Friday, March 4, 2011

Glory, Glory, Hallelujah!

"We failed to make orbit," Omar Baez, NASA's launch director, said at a news conference. "All indications are that the satellite and the rocket are in the southern Pacific Ocean somewhere."




424 million dollars into the drink, and the best we get is it's in the ocean "somewhere"?

Thankfully, no one knows how big $424,000,000 is anymore--other than it's a lot of money. And since no one trusts science anyway, a little more data on global climate would just get ignored.

But for almost a half billion dollars, seems fair to ask just where the sucker landed. Heck, a $99 GPS can tell you that.





The photo is from World Weblog Whizz.

3 comments:

Anonymous said...

Not once it gets wet. Maybe they need to build in an epirb on all these items. But then someone would complain about the expense of a $300 unnecessary piece of equipment, not to mention the extra fuel to launch the extra 200 grams.
Anyway, we're not getting the money back, unless it had comprehensive coverage. I think NASA only purchases collision. With a huge deductible. They have a lot of points on their license.

doyle said...

Dear Anonymous,

Good points, but surely we could hire an intern to plot GPS points every 5 microseconds, then send the Coast Guard on a mission to the last plotted point.

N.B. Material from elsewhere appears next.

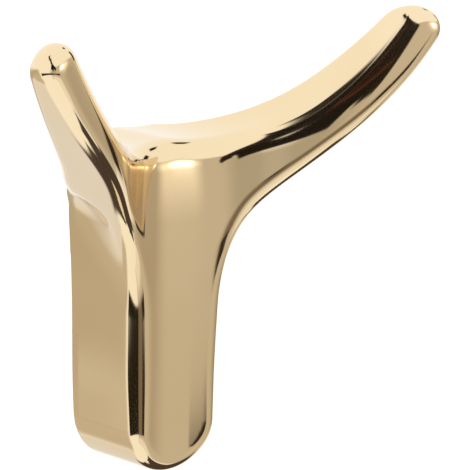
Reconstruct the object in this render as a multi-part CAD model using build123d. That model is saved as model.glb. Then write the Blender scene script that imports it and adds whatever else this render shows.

As far as points, I believe NASA used the Texas courts to expunge those Shuttle, um, incidents, using the GW Bush precedent.

I watched a child slowly die as her heart failed. She was not a citizen, and her parents could not afford a transplant, her only shot at survival. This is not apocryphal, her medical records sit in a storage warehouse somewhere.

Maybe someday an archaeologist will unearth those records (good luck, we can barely find archived charts today) and ponder how an advanced civilization could justify shooting metal up into space while its young languished underneath the rocket's red glare.

doyle said...

ANd one more point--I like the idea of EPIRB's on the ships, but their track record here off the coast of Jersey has been shaky.